◆ **Goal of the exercise**: Track down the lines that contain "Describe" and copy them.

Structured object records:

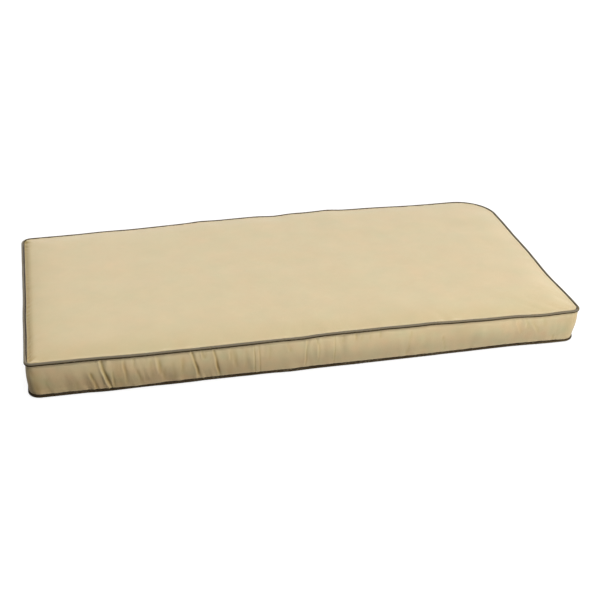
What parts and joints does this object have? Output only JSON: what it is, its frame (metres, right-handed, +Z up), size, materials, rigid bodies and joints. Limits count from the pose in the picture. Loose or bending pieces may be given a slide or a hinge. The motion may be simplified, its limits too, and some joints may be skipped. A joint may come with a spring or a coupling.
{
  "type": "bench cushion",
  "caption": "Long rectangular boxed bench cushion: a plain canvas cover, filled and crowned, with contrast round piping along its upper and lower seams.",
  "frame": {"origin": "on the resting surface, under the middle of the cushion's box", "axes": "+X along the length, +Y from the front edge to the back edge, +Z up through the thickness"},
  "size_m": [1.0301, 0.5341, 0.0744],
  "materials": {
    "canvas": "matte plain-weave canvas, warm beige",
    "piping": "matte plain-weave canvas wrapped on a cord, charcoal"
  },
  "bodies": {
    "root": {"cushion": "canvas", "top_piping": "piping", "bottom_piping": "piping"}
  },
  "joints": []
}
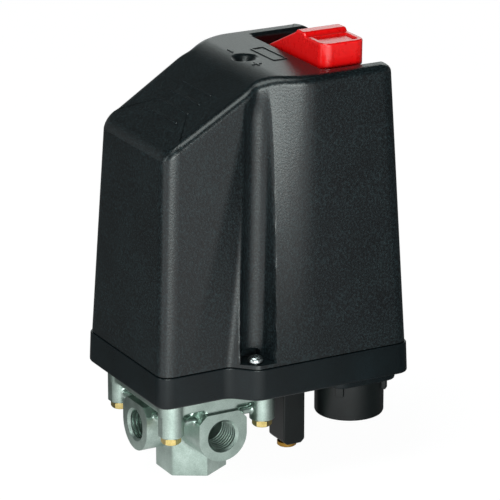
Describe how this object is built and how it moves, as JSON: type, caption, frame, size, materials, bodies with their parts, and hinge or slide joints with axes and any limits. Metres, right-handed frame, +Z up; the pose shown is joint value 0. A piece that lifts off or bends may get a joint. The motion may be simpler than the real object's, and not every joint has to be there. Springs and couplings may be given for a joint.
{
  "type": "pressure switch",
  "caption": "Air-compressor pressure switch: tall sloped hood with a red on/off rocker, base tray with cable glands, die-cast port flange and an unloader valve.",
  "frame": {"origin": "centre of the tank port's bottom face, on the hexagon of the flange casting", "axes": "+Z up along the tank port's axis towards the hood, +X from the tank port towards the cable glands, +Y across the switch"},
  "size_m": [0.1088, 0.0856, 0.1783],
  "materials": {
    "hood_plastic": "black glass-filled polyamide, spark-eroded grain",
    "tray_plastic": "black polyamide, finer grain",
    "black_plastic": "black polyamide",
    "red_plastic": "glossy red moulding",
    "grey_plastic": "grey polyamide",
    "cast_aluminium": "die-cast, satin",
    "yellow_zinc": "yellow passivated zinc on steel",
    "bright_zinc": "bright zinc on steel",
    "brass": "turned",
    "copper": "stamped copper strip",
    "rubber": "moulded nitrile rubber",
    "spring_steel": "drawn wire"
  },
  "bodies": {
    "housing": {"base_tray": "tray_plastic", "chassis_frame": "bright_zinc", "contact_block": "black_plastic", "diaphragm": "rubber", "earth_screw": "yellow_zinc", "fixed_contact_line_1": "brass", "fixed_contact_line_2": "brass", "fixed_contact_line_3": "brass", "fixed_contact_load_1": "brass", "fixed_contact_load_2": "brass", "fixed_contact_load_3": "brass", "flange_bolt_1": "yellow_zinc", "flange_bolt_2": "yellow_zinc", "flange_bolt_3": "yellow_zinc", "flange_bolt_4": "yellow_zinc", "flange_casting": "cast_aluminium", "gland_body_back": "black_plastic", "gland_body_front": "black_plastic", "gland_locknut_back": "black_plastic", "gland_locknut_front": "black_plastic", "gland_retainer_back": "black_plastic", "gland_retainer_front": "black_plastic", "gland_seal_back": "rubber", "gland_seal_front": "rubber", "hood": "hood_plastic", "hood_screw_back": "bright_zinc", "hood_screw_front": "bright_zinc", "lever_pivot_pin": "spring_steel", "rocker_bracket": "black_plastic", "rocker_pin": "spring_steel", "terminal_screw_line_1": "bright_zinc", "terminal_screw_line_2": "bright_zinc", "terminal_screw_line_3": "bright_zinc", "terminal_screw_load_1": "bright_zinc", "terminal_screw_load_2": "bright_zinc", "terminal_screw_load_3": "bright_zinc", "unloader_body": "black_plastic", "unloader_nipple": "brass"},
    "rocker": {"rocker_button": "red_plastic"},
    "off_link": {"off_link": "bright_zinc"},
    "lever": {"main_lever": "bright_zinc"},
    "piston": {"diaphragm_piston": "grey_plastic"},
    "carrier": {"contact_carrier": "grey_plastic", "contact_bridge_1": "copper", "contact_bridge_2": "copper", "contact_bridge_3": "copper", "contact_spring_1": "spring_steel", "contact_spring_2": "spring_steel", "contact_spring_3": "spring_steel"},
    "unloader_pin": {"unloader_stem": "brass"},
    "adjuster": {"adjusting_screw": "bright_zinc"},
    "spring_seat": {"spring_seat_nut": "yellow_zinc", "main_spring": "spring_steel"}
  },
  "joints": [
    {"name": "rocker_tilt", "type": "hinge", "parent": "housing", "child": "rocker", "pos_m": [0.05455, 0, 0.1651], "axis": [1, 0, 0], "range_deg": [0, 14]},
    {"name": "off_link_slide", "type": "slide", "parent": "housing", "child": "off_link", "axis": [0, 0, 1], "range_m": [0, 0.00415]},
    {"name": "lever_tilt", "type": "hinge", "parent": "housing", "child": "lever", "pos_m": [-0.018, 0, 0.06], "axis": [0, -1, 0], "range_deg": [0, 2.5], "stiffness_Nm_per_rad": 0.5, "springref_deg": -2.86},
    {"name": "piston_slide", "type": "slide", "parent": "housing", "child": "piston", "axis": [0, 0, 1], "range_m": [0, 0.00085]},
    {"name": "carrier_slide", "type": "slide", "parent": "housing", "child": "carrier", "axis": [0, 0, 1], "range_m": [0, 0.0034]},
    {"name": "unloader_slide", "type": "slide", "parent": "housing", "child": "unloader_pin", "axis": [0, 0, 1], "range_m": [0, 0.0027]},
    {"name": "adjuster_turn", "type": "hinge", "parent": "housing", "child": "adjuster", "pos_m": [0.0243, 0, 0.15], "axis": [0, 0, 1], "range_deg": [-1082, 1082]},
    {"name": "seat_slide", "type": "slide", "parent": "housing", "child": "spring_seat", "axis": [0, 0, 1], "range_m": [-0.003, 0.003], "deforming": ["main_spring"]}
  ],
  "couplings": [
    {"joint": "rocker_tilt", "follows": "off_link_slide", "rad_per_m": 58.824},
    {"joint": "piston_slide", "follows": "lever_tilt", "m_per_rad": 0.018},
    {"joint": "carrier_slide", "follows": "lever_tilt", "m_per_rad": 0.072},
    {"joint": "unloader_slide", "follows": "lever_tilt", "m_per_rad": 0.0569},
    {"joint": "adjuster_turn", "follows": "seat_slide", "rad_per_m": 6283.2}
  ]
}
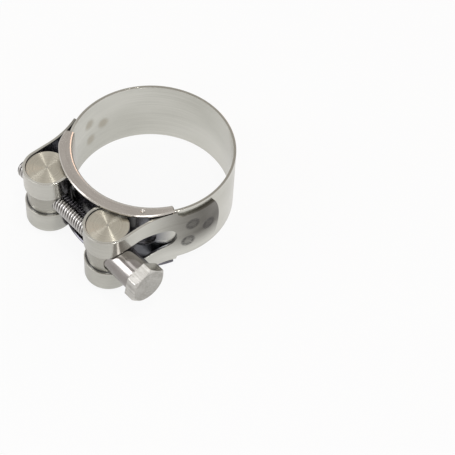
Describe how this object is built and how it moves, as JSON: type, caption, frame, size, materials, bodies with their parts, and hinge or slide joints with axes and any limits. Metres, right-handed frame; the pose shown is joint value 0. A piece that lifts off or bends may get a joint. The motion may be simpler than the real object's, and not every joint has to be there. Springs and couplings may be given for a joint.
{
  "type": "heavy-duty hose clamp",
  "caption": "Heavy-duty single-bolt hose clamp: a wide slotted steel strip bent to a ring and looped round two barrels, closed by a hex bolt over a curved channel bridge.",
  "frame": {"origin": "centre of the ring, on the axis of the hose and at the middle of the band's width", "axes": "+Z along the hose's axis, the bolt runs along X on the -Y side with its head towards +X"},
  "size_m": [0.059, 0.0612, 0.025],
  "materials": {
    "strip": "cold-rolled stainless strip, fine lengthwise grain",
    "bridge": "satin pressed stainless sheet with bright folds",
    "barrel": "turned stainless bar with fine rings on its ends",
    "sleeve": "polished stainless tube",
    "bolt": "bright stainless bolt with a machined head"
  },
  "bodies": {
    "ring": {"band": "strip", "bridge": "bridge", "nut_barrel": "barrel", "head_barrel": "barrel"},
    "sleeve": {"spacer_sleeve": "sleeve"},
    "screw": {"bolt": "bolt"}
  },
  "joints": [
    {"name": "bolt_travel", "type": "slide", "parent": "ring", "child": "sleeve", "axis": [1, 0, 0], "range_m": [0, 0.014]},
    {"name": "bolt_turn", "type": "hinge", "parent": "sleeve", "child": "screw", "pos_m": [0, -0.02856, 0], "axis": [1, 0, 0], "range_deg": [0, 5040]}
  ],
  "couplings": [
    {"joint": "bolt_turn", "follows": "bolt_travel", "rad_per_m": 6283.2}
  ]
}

==

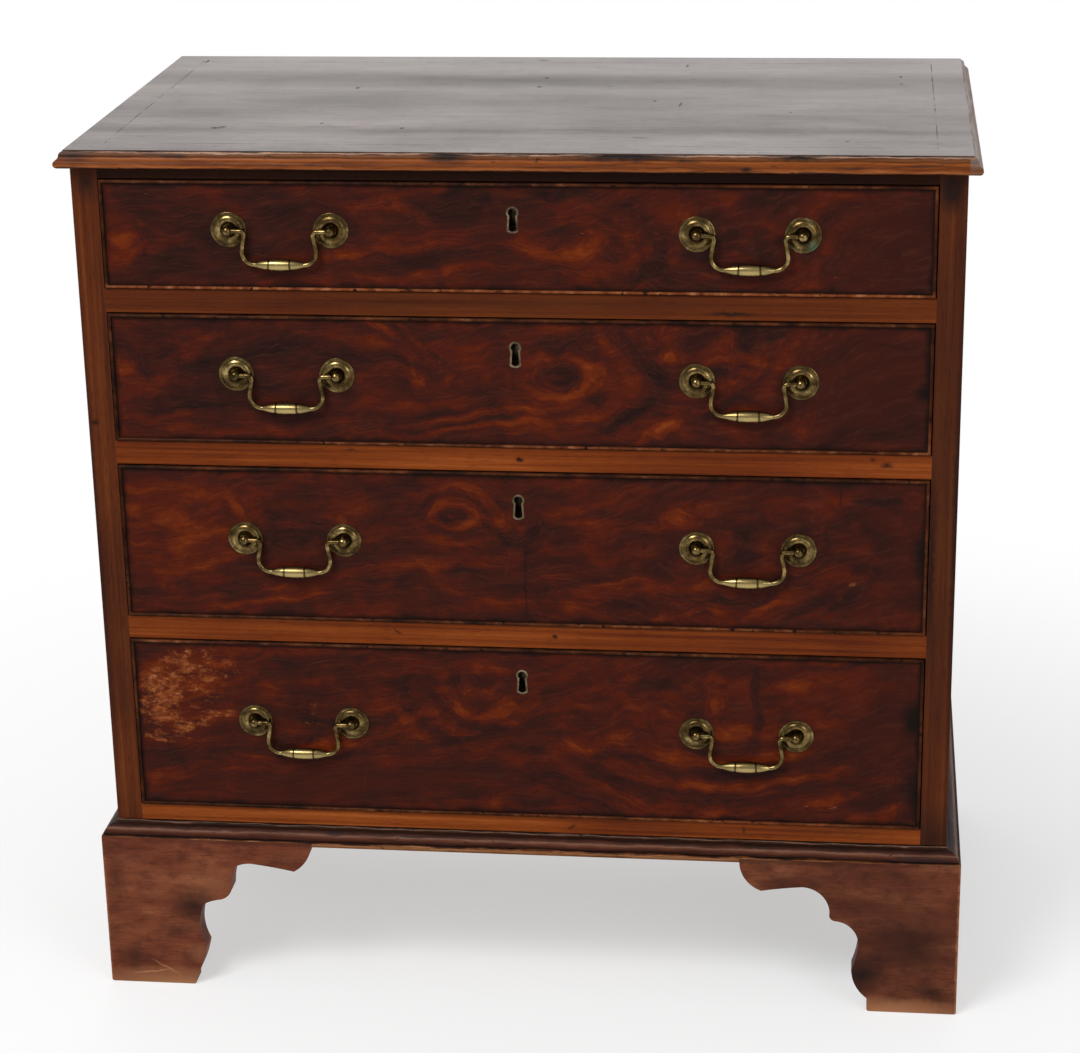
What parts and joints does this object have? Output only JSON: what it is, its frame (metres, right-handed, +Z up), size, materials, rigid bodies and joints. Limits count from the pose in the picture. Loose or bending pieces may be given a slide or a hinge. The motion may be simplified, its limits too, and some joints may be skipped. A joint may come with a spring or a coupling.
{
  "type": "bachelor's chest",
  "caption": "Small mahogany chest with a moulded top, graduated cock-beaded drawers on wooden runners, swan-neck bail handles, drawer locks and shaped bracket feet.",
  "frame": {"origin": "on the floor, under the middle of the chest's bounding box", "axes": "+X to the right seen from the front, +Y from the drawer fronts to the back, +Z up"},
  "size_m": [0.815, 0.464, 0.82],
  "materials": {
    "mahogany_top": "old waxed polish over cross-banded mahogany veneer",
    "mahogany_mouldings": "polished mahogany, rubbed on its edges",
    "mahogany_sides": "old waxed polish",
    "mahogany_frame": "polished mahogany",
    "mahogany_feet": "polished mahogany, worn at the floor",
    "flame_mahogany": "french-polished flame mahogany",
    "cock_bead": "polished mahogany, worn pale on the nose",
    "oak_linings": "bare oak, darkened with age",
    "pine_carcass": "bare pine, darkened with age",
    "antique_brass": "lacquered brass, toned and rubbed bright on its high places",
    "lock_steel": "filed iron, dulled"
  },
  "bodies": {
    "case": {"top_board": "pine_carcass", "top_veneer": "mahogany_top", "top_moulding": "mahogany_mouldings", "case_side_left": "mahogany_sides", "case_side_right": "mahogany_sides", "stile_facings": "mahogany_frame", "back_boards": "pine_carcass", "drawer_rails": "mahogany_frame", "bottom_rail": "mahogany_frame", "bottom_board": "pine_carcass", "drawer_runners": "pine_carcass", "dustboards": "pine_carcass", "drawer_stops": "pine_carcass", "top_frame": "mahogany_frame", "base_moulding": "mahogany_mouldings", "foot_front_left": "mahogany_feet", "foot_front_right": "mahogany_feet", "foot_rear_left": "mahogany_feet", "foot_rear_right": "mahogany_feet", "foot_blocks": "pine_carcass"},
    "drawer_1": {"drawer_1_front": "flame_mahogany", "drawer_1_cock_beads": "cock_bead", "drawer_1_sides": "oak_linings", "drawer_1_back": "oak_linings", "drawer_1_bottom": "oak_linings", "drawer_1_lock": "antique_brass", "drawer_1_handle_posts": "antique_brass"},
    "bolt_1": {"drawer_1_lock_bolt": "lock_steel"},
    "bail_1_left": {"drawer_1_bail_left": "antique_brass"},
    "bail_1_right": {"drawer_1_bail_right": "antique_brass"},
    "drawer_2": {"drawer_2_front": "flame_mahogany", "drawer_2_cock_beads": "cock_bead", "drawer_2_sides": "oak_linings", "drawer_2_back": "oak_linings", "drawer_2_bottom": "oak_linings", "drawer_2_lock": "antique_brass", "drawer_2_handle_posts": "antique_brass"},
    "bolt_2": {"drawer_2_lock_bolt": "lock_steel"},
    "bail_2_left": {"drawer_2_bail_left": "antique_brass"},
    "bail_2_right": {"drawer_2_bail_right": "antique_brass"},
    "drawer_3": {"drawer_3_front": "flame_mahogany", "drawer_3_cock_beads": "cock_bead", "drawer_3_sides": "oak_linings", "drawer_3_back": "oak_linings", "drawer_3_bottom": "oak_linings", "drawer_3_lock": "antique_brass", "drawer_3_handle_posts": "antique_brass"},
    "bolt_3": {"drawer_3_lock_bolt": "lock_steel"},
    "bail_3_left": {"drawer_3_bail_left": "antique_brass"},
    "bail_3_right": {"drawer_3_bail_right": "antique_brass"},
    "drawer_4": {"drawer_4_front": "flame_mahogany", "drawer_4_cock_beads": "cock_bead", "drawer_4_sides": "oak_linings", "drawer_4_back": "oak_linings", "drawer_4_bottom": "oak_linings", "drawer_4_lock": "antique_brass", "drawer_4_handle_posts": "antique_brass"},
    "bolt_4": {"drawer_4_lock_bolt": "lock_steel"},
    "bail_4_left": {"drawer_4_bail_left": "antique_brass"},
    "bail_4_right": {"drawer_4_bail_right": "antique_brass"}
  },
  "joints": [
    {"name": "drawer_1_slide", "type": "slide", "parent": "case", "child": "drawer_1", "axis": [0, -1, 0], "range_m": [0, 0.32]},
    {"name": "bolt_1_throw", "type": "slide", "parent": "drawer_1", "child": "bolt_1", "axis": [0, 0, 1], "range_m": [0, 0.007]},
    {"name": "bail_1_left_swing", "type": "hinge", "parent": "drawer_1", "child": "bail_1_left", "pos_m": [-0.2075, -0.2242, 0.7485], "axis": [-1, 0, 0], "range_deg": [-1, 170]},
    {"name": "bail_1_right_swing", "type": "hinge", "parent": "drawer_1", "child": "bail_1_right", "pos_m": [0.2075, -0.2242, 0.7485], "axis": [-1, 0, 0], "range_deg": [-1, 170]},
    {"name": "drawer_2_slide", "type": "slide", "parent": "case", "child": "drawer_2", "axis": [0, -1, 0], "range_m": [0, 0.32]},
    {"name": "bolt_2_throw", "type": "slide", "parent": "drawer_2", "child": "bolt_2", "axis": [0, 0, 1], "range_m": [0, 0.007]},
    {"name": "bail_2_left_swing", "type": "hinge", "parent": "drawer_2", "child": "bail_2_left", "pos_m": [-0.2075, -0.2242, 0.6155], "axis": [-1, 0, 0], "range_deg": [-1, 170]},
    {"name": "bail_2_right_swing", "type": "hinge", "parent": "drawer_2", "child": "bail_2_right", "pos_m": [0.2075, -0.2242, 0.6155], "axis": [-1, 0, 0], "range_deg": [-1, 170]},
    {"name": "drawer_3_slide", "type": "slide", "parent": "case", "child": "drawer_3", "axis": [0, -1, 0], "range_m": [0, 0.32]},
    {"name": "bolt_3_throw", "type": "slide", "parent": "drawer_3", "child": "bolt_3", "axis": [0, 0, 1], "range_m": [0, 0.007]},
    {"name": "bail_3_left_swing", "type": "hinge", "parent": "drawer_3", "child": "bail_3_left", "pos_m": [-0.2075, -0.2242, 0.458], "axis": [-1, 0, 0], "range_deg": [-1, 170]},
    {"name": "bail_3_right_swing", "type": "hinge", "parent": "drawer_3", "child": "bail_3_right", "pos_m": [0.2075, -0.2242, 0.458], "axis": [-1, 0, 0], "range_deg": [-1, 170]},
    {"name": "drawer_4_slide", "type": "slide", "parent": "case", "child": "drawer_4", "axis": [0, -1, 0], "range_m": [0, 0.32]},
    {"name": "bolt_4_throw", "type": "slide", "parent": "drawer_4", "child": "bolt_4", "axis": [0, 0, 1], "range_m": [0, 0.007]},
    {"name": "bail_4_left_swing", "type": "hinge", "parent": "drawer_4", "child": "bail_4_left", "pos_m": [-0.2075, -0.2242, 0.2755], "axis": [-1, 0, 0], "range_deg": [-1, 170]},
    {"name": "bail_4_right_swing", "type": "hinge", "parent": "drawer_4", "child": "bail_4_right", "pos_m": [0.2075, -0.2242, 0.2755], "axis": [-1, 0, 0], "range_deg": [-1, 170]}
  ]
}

◆ **The solution**:
Describe how this object is built and how it moves, as JSON: type, caption, frame, size, materials, bodies with their parts, and hinge or slide joints with axes and any limits. Metres, right-handed frame, +Z up; the pose shown is joint value 0. A piece that lifts off or bends may get a joint. The motion may be simpler than the real object's, and not every joint has to be there. Springs and couplings may be given for a joint.
Describe how this object is built and how it moves, as JSON: type, caption, frame, size, materials, bodies with their parts, and hinge or slide joints with axes and any limits. Metres, right-handed frame; the pose shown is joint value 0. A piece that lifts off or bends may get a joint. The motion may be simpler than the real object's, and not every joint has to be there. Springs and couplings may be given for a joint.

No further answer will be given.